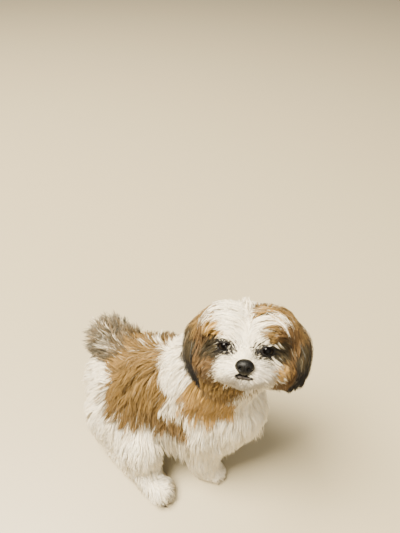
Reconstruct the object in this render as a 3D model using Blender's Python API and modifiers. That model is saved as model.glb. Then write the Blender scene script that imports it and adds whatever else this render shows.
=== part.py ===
"""A shih tzu sitting on the floor, its head turned over its right shoulder and tipped up. Life size, in metres.

The dog faces -Y with its left side at +X, and the floor is z = 0. The shapes run out to the tips of the coat.
The body is made whole from lofts and balls, melted together, and then parted into its nodes by cells that
leave a thin gap. The head is made in a frame of its own, facing -Y, and is turned to its pose as a whole.
Places are given from a point on the dog's midline, which lies a little off the middle of its outline.
"""

import math

import bmesh
import bpy
from mathutils import Matrix, Vector

# Overall fineness
GAP = 0.0003
VOXEL = 0.0036
SMOOTH_PASSES = 5
SMOOTH_STRENGTH = 0.5
BODY_TRIANGLES = 3150
RING_POINTS = 16
STEPS_BETWEEN = 2
FORM_FINENESS = 4
CUTTER_FINENESS = 3
NOSTRIL_FINENESS = 2
DOME_RINGS = (0.5, 0.8, 0.95, 0.995)
FLOOR_DEPTH = 0.05

# Trunk: stations along the back as (x, y, z, half width, half height)
TRUNK = (
    (0.000, 0.088, 0.074, 0.076, 0.081),
    (0.000, 0.056, 0.088, 0.090, 0.099),
    (0.000, 0.015, 0.117, 0.090, 0.102),
    (0.000, -0.035, 0.142, 0.083, 0.099),
    (0.000, -0.080, 0.158, 0.079, 0.095),
    (0.000, -0.112, 0.163, 0.069, 0.084),
)
CHEST_SKIRT = ((0.0, -0.108, 0.120), (0.075, 0.054, 0.060))
SHOULDER = ((0.046, -0.092, 0.140), (0.040, 0.046, 0.062))
NECK = (
    (0.000, -0.055, 0.185, 0.072, 0.066),
    (0.000, -0.088, 0.232, 0.070, 0.064),
    (-0.003, -0.118, 0.278, 0.064, 0.058),
)

# Hind legs: (x, y, z) and radii of the haunch and the knee, and the foot from hock to toes.
# The right leg lies further out than the left.
HAUNCH = ((0.060, 0.048, 0.068), (0.050, 0.080, 0.070))
KNEE_RIGHT = ((-0.092, -0.006, 0.066), (0.036, 0.044, 0.052))
KNEE_LEFT = ((0.084, -0.008, 0.066), (0.036, 0.044, 0.052))
HIND_FOOT_RIGHT = (
    (-0.085, 0.044, 0.026, 0.029, 0.028),
    (-0.101, -0.010, 0.024, 0.028, 0.027),
    (-0.117, -0.060, 0.018, 0.030, 0.023),
)
HIND_FOOT_LEFT = (
    (0.082, 0.052, 0.024, 0.026, 0.026),
    (0.092, 0.008, 0.024, 0.028, 0.027),
    (0.102, -0.040, 0.018, 0.030, 0.023),
)

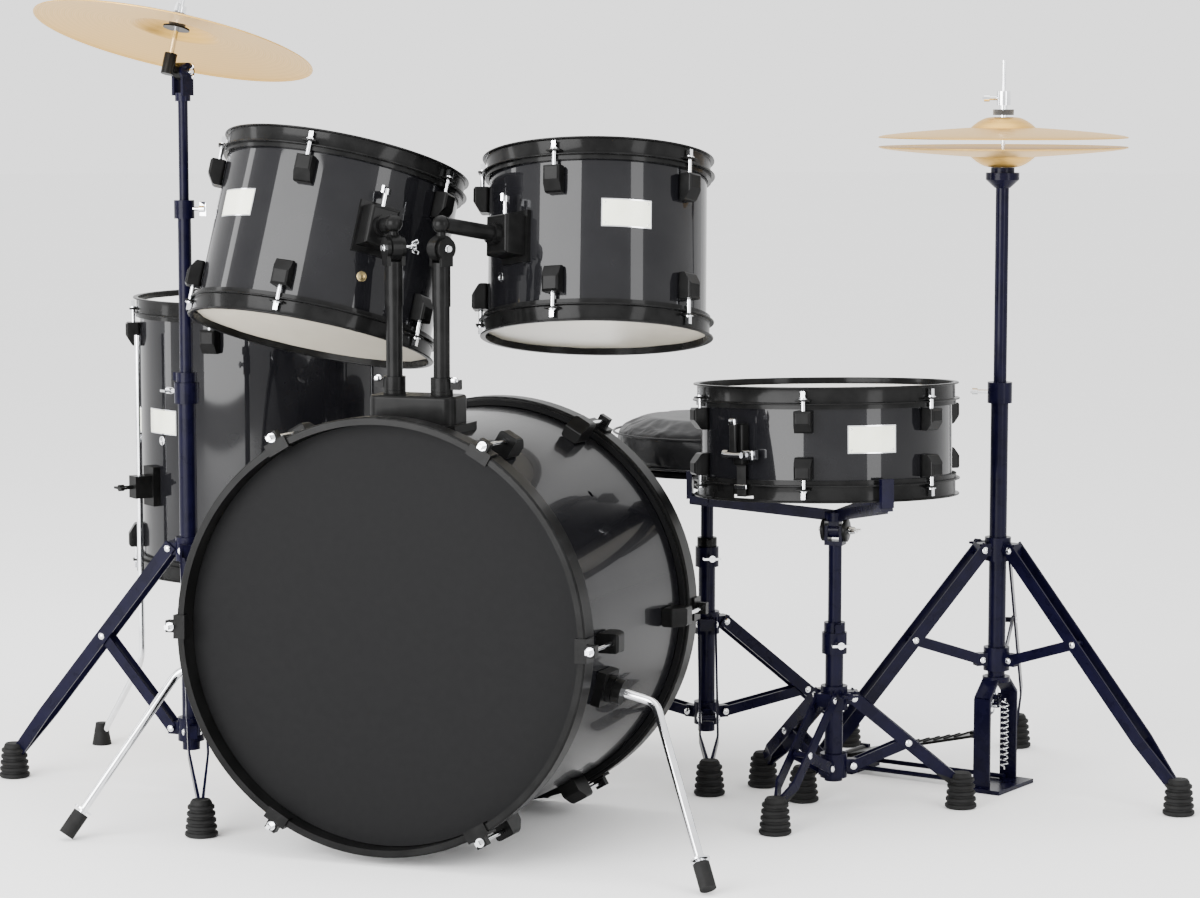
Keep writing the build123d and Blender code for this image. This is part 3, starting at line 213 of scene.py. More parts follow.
def brass():
    """Lathed brass: fine rings around the cymbal's own axis, and a little tarnish."""
    material, tree, shader = new_material("cymbal_brass_lathed", (0.78, 0.60, 0.30), 0.3, metal=1.0)
    place = tree.nodes.new("ShaderNodeTexCoord")
    rings = node(tree, "ShaderNodeTexWave", Scale=95.0, Distortion=0.25, Detail=2.0)
    rings.wave_type = "RINGS"
    rings.rings_direction = "Z"
    tree.links.new(place.outputs["Object"], rings.inputs["Vector"])
    bands = node(tree, "ShaderNodeTexWave", Scale=34.0, Distortion=1.2, Detail=3.0)
    bands.wave_type = "RINGS"
    bands.rings_direction = "Z"
    tree.links.new(place.outputs["Object"], bands.inputs["Vector"])
    colour = mixed(tree, bands.outputs["Fac"], (0.62, 0.37, 0.085), (0.66, 0.40, 0.10), 0.1, 0.9)
    tree.links.new(colour, shader.inputs["Base Color"])
    tree.links.new(between(tree, rings.outputs["Fac"], 0.34, 0.46), shader.inputs["Roughness"])
    bump(tree, shader, rings.outputs["Fac"], 0.25, 0.00015)
    return material


def vinyl():
    """Black upholstery vinyl with a pebbled grain."""
    material, tree, shader = new_material("throne_vinyl", (0.009, 0.009, 0.01), 0.42, coat=0.06,
                                          coat_rough=0.3, specular=0.22)
    place = tree.nodes.new("ShaderNodeTexCoord")
    cells = node(tree, "ShaderNodeTexVoronoi", Scale=520.0)
    tree.links.new(place.outputs["Object"], cells.inputs["Vector"])
    broad = noise(tree, 24.0)
    colour = mixed(tree, broad, (0.006, 0.006, 0.007), (0.011, 0.011, 0.012))
    tree.links.new(colour, shader.inputs["Base Color"])
    tree.links.new(between(tree, broad, 0.36, 0.5), shader.inputs["Roughness"])
    bump(tree, shader, cells.outputs["Distance"], 0.4, 0.0004)
    return material


def felt(name, dark, light):
    material, tree, shader = new_material(name, light, 0.95, sheen=0.5)
    fibres = noise(tree, 900.0, detail=8.0, rough=0.75)
    tree.links.new(mixed(tree, fibres, dark, light), shader.inputs["Base Color"])
    bump(tree, shader, fibres, 0.9, 0.0008)
    return material


M = {
    "lacquer": surface("drum_lacquer_gloss", (0.004, 0.004, 0.005), (0.007, 0.007, 0.008), (0.20, 0.26),
                       90.0, 0.015, coat=0.42, coat_rough=0.035, coat_ior=1.5, specular=0.03),
    "lacquer_bass": surface("bass_lacquer_gloss", (0.004, 0.004, 0.005), (0.007, 0.007, 0.008), (0.20, 0.26),
                            90.0, 0.015, coat=0.2, coat_rough=0.035, specular=0.02),
    "hoop_wood": surface("bass_hoop_lacquer", (0.004, 0.004, 0.004), (0.007, 0.007, 0.007), (0.30, 0.38),
                         220.0, 0.02, coat=0.08, coat_rough=0.12, specular=0.03),
    "hoop_steel": surface("hoop_black_steel", (0.004, 0.004, 0.004), (0.008, 0.008, 0.008), (0.24, 0.32),
                          320.0, 0.02, coat=0.12, coat_rough=0.1, specular=0.03),
    "cast": surface("cast_satin_black", (0.003, 0.003, 0.003), (0.006, 0.006, 0.006), (0.28, 0.38),
                    420.0, 0.05, coat=0.06, coat_rough=0.16, specular=0.05),
    "stand": surface("stand_powder_coat", (0.0022, 0.0020, 0.0085), (0.0034, 0.0030, 0.0130), (0.24, 0.32),
                     420.0, 0.02, coat=0.07, coat_rough=0.12, specular=0.05),
    "chrome": surface("chrome_plate", (0.66, 0.67, 0.69), (0.84, 0.85, 0.87), (0.07, 0.17),
                      300.0, 0.05, metal=1.0),
    "wire": surface("snare_wire_steel", (0.45, 0.46, 0.48), (0.68, 0.69, 0.71), (0.22, 0.36),
                    700.0, 0.2, metal=1.0),
    "rubber": surface("moulded_rubber", (0.004, 0.004, 0.004), (0.009, 0.009, 0.009), (0.60, 0.78),
                      600.0, 0.5, depth=0.0004, specular=0.15),
    "coated": surface("coated_white_film", (0.86, 0.86, 0.84), (0.89, 0.89, 0.87), (0.55, 0.66),
                      1400.0, 0.5, depth=0.0003),
    "cream": surface("clear_cream_film", (0.72, 0.66, 0.54), (0.75, 0.69, 0.57), (0.30, 0.36),
                     260.0, 0.04, coat=0.3, coat_rough=0.2),
    "dark_film": surface("front_film_dark", (0.0052, 0.0052, 0.0055), (0.0060, 0.0060, 0.0063), (0.50, 0.56),
                         900.0, 0.05, specular=0.05),
    "badge": surface("badge_plate", (0.80, 0.82, 0.66), (0.88, 0.90, 0.76), (0.26, 0.38),
                     240.0, 0.06, coat=0.3),
    "grommet": surface("grommet_brass", (0.50, 0.38, 0.18), (0.68, 0.54, 0.28), (0.20, 0.34),
                       500.0, 0.1, metal=1.0),
    "brass": brass(),
    "vinyl": vinyl(),
    "felt_black": felt("felt_black", (0.012, 0.012, 0.012), (0.035, 0.035, 0.035)),
    "felt_wool": felt("felt_wool", (0.50, 0.48, 0.44), (0.74, 0.72, 0.68)),
}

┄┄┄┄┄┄

* [Exercise description]: Repeat only the lines above, from the first line of the entries through the line that contains "size, in metres.", including both ends.

* [Expected output]:
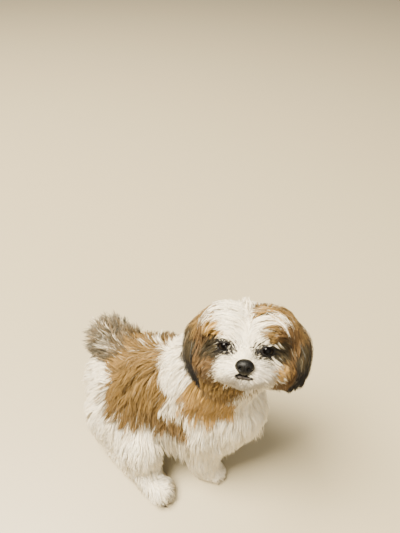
Reconstruct the object in this render as a 3D model using Blender's Python API and modifiers. That model is saved as model.glb. Then write the Blender scene script that imports it and adds whatever else this render shows.
=== part.py ===
"""A shih tzu sitting on the floor, its head turned over its right shoulder and tipped up. Life size, in metres.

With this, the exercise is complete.